Chapter 1 - Who is Kohelet (Book Study Post #2)
"Omina Vanitas", 1848, by William Dyce
Men and women, throughout the ages, have asked of themselves the meaning of life. There even exists a style of painting called "Vanitas" (vanity), generally seen with a human skull, as if to say, "we live, we die, what's the point?"
The Bible comes to us through three different types of writers: priests, prophets, and sages.
He goes on to tell us that us that the Bible gives us 5 wisdom books, and that they are divided into Affirmative Wisdom (Psalms, Song of Songs, and Proverbs), and Acceptive Wisdom (Job and Kohelet, ie., Ecclesiastes).
"Sages were wise men who observed and examined life, and under the inspiration of God, would extrapolate what was called hokma, or wisdom, the skill of living."
Affirmative wisdom is when one can begin to figure out and understand how God's world works and how you can become successful at living in it. Where Acceptive wisdom recognizes the paradox of life, the tension of life. "The fact is", says DelHousaye, "we cannot always figure it out and understand how God's world works. At times it doesn't make a whole lot of sense!"
Kohelet is defined in our age as preacher. However, the view here is rather a great gathering of the world's wisest men, gathered to hear from the world's wisest man. Furthermore, this great wise man is none other than King Solomon.
Ecclesiastes 1:2 - Vanity of vanities, says the Preacher, vanity of vanities! All is vanity.
The final point that DelHousaye wants us to understand is that there is great misunderstanding around this word "vanity". In fact, as he points out, some translations even define this a meaningless, all is meaningless.
DelHousaye wants us to clearly understand that Solomon, hence God, is not saying that our lives are meaningless. "That is not the message of the book", he proclaims.

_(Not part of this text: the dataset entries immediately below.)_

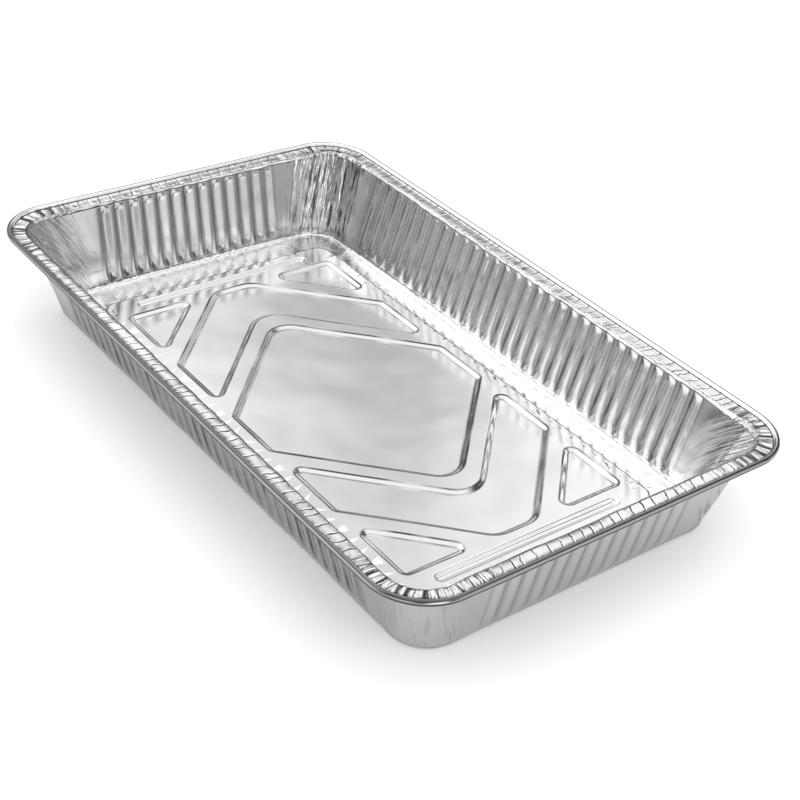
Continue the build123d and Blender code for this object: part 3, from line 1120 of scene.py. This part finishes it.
# %% Light the room
WHITE_ROOM = 1.42
DARK_ROOM = 0.06
SOFT_BOXES = [
    (170, 42, 12, 12, 0.76),   # left of the floor
    (117, 38, 13, 6, 0.5),     # right of the floor
    (140, 51, 19, 14, 0.47),   # middle of the floor, and the flange
    (225, 38, 20, 12, 1.3),    # long gutter and far slopes
    (0, 90, 28, 14, 0.9),      # everything level
    (-11, 11, 12, 7, 1.25),    # wide sides of the short wall's flutes
    (2, 42, 8, 6, 1.2),        # wide sides of the long wall's flutes, by two bounces
    (183, 20, 9, 7, 0.9),      # wide sides of the long wall's flutes
    (75, 22, 8, 7, 0.8),       # narrow sides of the flutes
    (41, 35, 12, 8, 1.1),      # short gutter
    (50, 9, 14, 10, 0.1),      # the tray from behind
    (-64, 18, 14, 10, 0.3),    # the tray from its side
]


def toward(azimuth, elevation):
    """Unit vector of a direction: azimuth in degrees anticlockwise from +X, and height."""
    a, e = np.radians(azimuth), np.radians(elevation)
    return (np.cos(e) * np.cos(a), np.cos(e) * np.sin(a), np.sin(e))


def soft_box(tree, direction, azimuth, elevation, spread, edge, strength):
    """A round patch of light in the room: full within 'spread' degrees of its centre, and
    gone 'edge' degrees further out."""
    dot = node(tree, "ShaderNodeVectorMath", operation="DOT_PRODUCT")
    plug(tree, dot.inputs[0], direction)
    plug(tree, dot.inputs[1], toward(azimuth, elevation))
    outer, inner = np.cos(np.radians(spread + edge)), np.cos(np.radians(spread))
    return remap(tree, dot.outputs["Value"], outer, inner, 0.0, strength)


def room(white, dark, boxes):
    """A world that lights the table evenly, and shows the foil a dark room with soft boxes."""
    world = bpy.data.worlds.new("room")
    bpy.context.scene.world = world
    world.use_nodes = True
    tree = world.node_tree
    direction = tree.nodes.new("ShaderNodeTexCoord").outputs["Generated"]
    light = total(tree, dark, *(soft_box(tree, direction, *box) for box in boxes))
    colour = reflection_only(tree, white, light)
    tree.links.new(colour, tree.nodes["Background"].inputs["Color"])


room(WHITE_ROOM, DARK_ROOM, SOFT_BOXES)
bpy.context.scene.view_settings.view_transform = "Standard"
print("soft boxes:", len(SOFT_BOXES))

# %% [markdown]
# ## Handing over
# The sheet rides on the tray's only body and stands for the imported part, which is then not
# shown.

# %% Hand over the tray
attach(sheet, "root")
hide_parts("foil_tray")
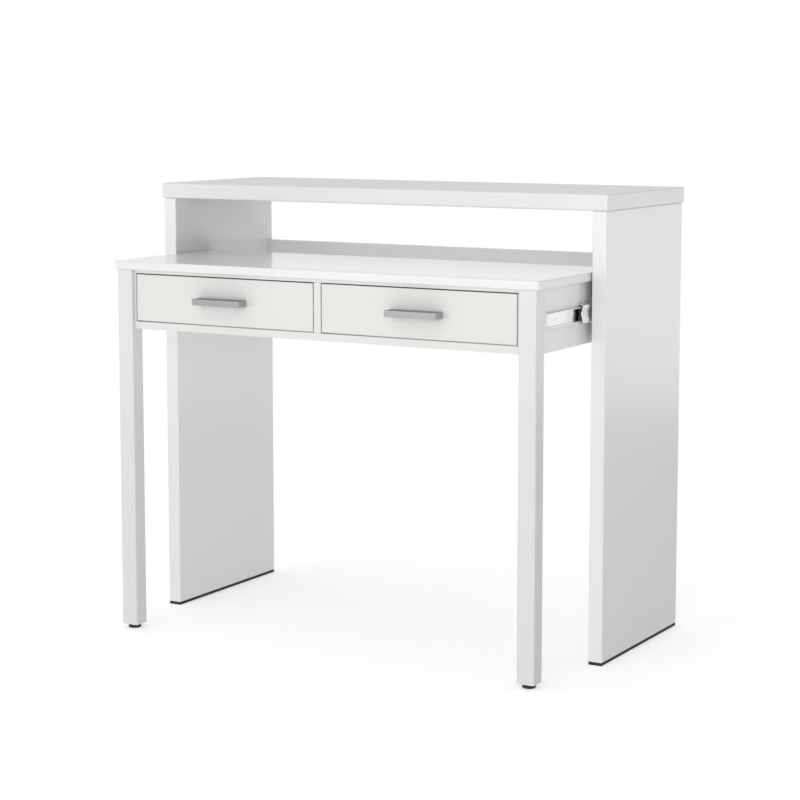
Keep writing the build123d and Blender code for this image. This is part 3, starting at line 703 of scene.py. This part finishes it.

As it turns out, this word vanity is actually hevel in the original Hebrew, which means "vapor", or "breath".
Therefore, our lives are not meaningless, but, as Solomon points out, in light of eternity, our lives are but a vapor, a breath. We are here today, and gone tomorrow. In three generations, the world will not likely know that you even existed. Therefore, how are we to live?
What's it all about, Alfie?
From Dr. DelHousaye:
Ecclesiastes is Acceptive Wisdom - trying to make sense of of an apparent senseless world - trying to put it all together with all its contradictions and enigmas along with the challenge of acquiring it before life passes us by like a vapor. Does that mean life is senseless, and therefore, meaningless? It may pass by too fast for any of us to figure it out, but not for the eternal God who created it. A life based on God's wisdom is one that will not be lived in vain.Consider the following ancient secrets revealed to us through Kohelet:
- God is wise and has a plan even when we can't always figure it out (3:11; 7:14; 8:17).
- God is good and life is a good gift from him (3:12, 13)
- God is just and shall reward the good and judge the wrongs that have been done (3:16-17; 8:11-13)
Thus, as you can see, Kohelet is actually emphasizing a point: the preciousness of life; Carpe Diem. Enjoy the good of creation now for it passes quickly like a vapor. Seize the moment of life! Life is a good gift from the hand of God.
It will be very interesting to seek to find the balance between some who seem to take our passage on this earth to be nearly detestable, as compared with these writings of King Solomon. It would seem that some take our total depravity, to become totally worthless.
Yet, would God send Christ to die for worthlessness? Even if so, do we not become of great value once we are regenerated? If so, then certainly God, speaking through Solomon, has much to teach us.
We were totally depraved, are now filled with the Light, and life is a good gift from God, while we wait for our final eternal reward. Yet (don't you sometimes hate that word yet?), God further tells us that this life will contain toils, and snares.
Ah...the great paradox. What is it all about? I look forward to learning from God, through King Solomon, interpreted by Dr. Darryl DelHousaye.